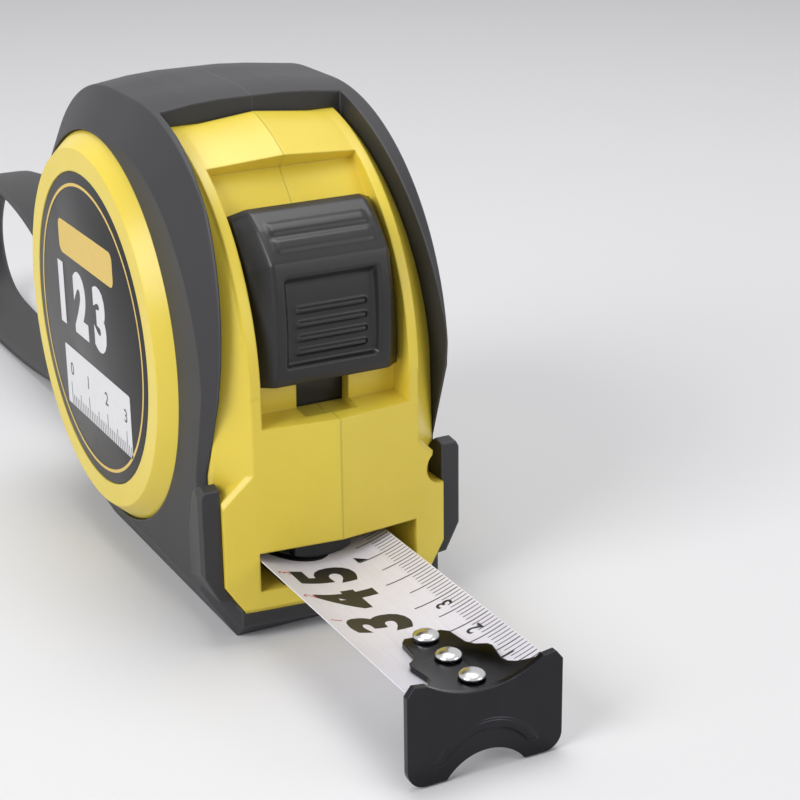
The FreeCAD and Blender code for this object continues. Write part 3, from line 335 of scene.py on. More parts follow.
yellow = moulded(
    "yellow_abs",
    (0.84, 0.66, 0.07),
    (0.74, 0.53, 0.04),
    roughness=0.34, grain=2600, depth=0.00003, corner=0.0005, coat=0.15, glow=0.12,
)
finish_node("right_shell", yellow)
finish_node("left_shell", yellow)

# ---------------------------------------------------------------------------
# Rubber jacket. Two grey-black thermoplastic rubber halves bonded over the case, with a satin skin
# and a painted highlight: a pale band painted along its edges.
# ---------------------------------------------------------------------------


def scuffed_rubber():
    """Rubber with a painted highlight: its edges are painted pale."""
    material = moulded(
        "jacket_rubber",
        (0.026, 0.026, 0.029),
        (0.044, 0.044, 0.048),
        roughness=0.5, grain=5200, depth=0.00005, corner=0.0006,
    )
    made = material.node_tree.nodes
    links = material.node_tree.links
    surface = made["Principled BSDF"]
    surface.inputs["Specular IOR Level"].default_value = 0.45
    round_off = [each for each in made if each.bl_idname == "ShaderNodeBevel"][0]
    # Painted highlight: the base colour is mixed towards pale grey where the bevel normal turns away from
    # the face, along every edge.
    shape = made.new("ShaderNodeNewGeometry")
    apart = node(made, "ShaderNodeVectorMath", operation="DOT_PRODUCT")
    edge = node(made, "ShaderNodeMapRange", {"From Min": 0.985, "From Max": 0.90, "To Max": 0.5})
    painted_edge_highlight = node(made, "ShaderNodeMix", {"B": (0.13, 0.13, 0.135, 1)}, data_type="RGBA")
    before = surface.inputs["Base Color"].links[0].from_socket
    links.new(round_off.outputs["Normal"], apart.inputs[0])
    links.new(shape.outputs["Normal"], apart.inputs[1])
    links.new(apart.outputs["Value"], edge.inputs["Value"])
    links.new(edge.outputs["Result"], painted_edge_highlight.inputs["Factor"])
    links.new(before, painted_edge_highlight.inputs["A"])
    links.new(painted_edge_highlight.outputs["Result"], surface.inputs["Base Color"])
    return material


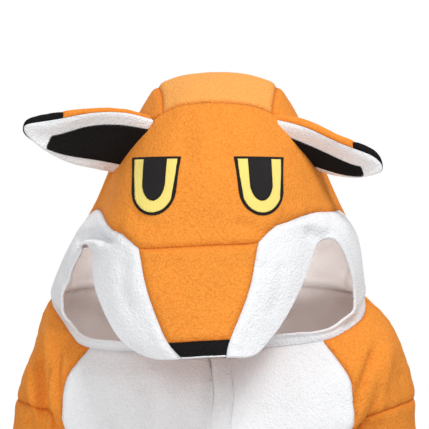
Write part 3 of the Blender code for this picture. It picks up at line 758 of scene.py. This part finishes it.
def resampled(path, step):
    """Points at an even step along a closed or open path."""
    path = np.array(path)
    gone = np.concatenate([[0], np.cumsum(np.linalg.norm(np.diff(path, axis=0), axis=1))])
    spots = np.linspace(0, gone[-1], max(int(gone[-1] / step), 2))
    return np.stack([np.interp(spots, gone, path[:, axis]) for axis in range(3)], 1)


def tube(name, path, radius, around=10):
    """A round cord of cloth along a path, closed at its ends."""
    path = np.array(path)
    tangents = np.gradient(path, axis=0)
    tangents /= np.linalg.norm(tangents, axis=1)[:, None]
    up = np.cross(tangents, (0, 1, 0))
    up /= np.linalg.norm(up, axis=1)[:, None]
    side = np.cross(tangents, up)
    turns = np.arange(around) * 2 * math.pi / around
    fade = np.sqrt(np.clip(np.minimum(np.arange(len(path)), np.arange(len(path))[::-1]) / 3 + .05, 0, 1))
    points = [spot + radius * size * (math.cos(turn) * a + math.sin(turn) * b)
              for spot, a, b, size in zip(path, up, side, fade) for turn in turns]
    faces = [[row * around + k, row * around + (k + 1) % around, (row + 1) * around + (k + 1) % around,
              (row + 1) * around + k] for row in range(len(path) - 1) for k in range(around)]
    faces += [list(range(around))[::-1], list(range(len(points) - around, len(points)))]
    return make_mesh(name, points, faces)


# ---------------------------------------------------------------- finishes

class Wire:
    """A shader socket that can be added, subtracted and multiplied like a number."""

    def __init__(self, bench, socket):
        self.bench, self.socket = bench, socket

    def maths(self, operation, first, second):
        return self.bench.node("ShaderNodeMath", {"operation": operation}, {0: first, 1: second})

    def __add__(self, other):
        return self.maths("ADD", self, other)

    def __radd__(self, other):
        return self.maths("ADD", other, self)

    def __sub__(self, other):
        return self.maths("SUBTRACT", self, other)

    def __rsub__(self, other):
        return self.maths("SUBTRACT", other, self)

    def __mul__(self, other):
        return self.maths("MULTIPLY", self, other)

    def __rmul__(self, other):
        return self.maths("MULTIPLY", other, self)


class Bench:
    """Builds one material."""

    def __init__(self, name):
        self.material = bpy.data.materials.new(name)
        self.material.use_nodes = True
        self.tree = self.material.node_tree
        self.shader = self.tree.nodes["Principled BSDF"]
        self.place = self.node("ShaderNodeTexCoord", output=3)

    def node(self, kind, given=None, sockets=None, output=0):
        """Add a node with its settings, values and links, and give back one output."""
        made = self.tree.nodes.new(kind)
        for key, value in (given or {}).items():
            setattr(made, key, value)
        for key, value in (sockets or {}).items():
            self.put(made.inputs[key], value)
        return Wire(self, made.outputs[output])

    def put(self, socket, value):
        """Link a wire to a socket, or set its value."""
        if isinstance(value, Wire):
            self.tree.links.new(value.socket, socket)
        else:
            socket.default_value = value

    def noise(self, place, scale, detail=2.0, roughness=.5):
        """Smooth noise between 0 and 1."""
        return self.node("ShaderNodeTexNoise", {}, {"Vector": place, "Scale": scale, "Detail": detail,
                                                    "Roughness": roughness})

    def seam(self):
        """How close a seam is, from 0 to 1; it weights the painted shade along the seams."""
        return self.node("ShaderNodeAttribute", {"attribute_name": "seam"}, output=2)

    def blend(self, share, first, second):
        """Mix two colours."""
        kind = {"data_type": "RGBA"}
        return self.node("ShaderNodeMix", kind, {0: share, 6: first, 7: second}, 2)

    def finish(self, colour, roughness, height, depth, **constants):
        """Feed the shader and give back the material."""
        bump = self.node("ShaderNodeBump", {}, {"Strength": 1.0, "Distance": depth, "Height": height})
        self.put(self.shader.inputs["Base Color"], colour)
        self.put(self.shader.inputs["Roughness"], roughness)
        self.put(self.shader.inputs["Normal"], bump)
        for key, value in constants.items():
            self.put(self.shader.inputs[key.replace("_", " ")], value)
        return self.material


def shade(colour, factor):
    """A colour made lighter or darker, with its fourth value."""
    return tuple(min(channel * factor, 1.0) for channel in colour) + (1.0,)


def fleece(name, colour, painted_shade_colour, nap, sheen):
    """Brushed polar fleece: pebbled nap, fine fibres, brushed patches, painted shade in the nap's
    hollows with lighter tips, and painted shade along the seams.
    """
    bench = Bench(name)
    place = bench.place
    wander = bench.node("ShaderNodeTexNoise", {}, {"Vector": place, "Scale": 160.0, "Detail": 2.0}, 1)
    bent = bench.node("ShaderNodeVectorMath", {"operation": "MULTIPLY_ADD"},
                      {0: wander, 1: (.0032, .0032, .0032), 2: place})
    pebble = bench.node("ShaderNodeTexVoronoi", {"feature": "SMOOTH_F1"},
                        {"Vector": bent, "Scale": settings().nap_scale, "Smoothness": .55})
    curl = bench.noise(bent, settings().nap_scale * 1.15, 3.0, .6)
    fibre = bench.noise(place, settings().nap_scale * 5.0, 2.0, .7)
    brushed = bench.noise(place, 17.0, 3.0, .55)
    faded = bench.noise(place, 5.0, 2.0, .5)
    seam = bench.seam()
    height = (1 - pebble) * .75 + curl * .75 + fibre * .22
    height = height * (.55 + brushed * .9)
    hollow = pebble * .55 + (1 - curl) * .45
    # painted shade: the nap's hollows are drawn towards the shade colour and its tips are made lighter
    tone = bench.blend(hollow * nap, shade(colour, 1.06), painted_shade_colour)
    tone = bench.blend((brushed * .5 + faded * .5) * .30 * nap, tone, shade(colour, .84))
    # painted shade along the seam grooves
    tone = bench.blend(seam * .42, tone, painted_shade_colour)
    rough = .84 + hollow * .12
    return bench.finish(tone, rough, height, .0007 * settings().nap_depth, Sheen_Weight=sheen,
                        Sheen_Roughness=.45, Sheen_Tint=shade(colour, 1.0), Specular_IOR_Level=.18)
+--
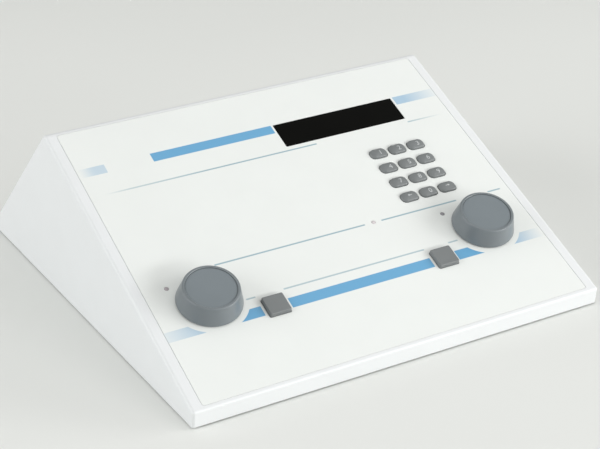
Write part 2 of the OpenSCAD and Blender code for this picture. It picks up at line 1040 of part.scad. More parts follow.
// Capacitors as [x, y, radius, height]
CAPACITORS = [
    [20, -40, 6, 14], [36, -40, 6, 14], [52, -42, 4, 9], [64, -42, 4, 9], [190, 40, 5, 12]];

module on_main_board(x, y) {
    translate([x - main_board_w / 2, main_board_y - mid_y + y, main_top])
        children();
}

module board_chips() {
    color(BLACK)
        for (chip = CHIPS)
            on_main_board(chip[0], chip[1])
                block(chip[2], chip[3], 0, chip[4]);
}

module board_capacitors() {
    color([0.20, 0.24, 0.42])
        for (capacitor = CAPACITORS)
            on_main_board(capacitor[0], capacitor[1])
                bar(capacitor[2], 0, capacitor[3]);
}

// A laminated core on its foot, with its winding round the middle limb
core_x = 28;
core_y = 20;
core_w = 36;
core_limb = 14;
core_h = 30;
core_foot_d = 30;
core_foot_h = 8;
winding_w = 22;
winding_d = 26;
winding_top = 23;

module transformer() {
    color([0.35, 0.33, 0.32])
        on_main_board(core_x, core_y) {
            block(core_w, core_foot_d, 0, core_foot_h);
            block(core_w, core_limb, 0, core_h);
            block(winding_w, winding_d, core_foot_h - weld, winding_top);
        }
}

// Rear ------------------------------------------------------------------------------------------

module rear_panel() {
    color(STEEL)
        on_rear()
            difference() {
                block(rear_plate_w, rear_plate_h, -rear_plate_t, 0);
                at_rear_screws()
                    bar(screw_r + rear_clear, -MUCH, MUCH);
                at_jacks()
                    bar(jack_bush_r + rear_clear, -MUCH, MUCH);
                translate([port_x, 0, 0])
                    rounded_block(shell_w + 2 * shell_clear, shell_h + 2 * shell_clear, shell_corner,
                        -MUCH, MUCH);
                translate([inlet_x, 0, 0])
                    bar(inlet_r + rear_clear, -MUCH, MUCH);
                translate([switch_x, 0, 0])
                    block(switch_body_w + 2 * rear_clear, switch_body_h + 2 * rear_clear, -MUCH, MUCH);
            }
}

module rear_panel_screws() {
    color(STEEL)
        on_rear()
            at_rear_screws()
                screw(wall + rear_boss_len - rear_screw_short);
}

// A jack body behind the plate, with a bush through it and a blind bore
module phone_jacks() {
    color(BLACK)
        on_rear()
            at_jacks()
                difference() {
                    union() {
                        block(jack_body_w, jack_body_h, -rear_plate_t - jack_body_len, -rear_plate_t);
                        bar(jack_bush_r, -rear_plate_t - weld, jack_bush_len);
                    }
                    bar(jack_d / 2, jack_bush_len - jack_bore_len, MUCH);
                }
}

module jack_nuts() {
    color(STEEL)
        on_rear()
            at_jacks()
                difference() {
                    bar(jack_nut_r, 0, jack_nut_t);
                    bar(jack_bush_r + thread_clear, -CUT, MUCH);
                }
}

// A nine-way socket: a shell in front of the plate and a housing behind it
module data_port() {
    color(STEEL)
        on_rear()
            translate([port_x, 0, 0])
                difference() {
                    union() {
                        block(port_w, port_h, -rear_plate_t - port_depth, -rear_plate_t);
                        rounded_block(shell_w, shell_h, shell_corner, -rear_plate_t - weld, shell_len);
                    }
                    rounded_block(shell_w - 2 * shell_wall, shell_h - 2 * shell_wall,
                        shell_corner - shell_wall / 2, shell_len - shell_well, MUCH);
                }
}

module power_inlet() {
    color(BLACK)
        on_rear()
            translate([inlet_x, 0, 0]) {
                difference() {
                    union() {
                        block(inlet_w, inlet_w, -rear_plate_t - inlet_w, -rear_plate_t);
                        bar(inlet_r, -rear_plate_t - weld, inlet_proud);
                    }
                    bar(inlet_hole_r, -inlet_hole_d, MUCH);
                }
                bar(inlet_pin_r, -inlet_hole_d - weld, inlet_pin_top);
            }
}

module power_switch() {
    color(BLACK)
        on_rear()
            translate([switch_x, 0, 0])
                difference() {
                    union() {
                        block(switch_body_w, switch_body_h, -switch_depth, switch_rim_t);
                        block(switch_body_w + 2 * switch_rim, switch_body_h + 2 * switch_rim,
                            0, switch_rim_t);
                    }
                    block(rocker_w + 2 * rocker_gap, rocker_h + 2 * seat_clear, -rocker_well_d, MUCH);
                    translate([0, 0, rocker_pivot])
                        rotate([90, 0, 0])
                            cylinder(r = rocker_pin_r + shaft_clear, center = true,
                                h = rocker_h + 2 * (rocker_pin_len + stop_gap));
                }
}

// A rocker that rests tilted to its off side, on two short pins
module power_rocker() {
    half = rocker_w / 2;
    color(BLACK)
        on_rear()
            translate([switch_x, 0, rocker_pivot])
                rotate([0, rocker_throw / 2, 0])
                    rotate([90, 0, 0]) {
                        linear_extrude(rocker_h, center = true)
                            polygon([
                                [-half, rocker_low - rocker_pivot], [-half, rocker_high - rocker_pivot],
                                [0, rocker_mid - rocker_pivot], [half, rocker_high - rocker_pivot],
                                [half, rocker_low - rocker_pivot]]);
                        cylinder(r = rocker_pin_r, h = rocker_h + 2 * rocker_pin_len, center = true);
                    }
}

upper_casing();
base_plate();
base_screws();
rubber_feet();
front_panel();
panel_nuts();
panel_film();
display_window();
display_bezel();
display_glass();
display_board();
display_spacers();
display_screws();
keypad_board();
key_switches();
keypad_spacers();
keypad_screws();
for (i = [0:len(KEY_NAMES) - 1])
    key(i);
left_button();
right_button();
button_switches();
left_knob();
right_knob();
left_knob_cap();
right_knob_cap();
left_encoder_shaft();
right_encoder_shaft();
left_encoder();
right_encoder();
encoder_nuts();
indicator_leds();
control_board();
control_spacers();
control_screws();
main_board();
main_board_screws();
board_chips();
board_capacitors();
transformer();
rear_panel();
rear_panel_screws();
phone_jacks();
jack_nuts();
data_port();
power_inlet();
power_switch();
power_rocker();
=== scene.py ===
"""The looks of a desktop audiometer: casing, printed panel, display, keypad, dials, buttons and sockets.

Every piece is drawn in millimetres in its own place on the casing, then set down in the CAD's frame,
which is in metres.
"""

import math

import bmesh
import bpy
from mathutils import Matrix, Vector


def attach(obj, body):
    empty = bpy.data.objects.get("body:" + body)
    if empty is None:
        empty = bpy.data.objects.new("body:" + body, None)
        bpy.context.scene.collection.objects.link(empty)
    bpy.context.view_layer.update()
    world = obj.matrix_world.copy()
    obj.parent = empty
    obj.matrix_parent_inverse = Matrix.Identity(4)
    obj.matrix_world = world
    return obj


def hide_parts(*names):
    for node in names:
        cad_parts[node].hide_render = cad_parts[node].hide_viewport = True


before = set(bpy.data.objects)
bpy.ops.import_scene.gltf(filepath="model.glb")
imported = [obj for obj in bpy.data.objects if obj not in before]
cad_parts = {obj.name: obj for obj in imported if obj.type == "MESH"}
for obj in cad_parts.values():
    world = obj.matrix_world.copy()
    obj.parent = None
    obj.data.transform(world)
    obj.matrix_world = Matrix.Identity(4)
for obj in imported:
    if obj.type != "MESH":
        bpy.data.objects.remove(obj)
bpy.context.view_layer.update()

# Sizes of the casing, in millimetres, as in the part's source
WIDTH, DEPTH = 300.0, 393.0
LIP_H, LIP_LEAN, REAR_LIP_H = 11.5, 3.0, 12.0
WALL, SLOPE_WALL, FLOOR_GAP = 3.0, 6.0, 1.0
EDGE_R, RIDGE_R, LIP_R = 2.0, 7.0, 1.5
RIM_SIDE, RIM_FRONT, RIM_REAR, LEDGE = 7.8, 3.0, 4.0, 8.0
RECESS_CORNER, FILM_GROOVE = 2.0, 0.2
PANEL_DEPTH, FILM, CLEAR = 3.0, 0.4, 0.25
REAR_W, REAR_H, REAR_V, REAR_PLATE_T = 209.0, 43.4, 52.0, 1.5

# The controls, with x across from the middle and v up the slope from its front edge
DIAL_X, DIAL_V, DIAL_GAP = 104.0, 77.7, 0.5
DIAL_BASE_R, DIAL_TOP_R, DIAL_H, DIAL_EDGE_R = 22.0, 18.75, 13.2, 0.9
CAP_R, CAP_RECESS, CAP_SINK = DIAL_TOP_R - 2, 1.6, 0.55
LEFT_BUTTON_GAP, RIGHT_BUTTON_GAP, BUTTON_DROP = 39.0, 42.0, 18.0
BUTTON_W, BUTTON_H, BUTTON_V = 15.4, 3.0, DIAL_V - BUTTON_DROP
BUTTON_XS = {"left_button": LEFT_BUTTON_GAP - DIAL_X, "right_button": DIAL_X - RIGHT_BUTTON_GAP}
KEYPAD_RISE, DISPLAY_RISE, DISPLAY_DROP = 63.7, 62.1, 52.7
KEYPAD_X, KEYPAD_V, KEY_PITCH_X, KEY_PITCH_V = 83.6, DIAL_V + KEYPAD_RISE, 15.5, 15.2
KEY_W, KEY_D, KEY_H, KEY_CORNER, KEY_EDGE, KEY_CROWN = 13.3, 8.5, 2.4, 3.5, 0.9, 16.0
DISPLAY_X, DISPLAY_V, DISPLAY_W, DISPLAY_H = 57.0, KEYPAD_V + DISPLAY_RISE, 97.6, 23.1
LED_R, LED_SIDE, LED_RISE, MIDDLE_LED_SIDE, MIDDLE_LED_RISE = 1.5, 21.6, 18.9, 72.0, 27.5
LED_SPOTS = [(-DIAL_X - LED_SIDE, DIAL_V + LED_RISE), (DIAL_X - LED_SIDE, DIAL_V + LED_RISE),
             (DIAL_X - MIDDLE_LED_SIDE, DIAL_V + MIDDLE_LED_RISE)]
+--
#### EXERCISE DESCRIPTION:
Extract exactly the run of lines beginning at the line with "upper_casing();" and ending at the line with "cad_parts[node].hide_render = cad_parts[node].hide_viewport", including both ends and nothing beyond them.

#### FINISHED ANSWER:
upper_casing();
base_plate();
base_screws();
rubber_feet();
front_panel();
panel_nuts();
panel_film();
display_window();
display_bezel();
display_glass();
display_board();
display_spacers();
display_screws();
keypad_board();
key_switches();
keypad_spacers();
keypad_screws();
for (i = [0:len(KEY_NAMES) - 1])
    key(i);
left_button();
right_button();
button_switches();
left_knob();
right_knob();
left_knob_cap();
right_knob_cap();
left_encoder_shaft();
right_encoder_shaft();
left_encoder();
right_encoder();
encoder_nuts();
indicator_leds();
control_board();
control_spacers();
control_screws();
main_board();
main_board_screws();
board_chips();
board_capacitors();
transformer();
rear_panel();
rear_panel_screws();
phone_jacks();
jack_nuts();
data_port();
power_inlet();
power_switch();
power_rocker();
=== scene.py ===
"""The looks of a desktop audiometer: casing, printed panel, display, keypad, dials, buttons and sockets.

Every piece is drawn in millimetres in its own place on the casing, then set down in the CAD's frame,
which is in metres.
"""

import math

import bmesh
import bpy
from mathutils import Matrix, Vector


def attach(obj, body):
    empty = bpy.data.objects.get("body:" + body)
    if empty is None:
        empty = bpy.data.objects.new("body:" + body, None)
        bpy.context.scene.collection.objects.link(empty)
    bpy.context.view_layer.update()
    world = obj.matrix_world.copy()
    obj.parent = empty
    obj.matrix_parent_inverse = Matrix.Identity(4)
    obj.matrix_world = world
    return obj


def hide_parts(*names):
    for node in names:
        cad_parts[node].hide_render = cad_parts[node].hide_viewport = True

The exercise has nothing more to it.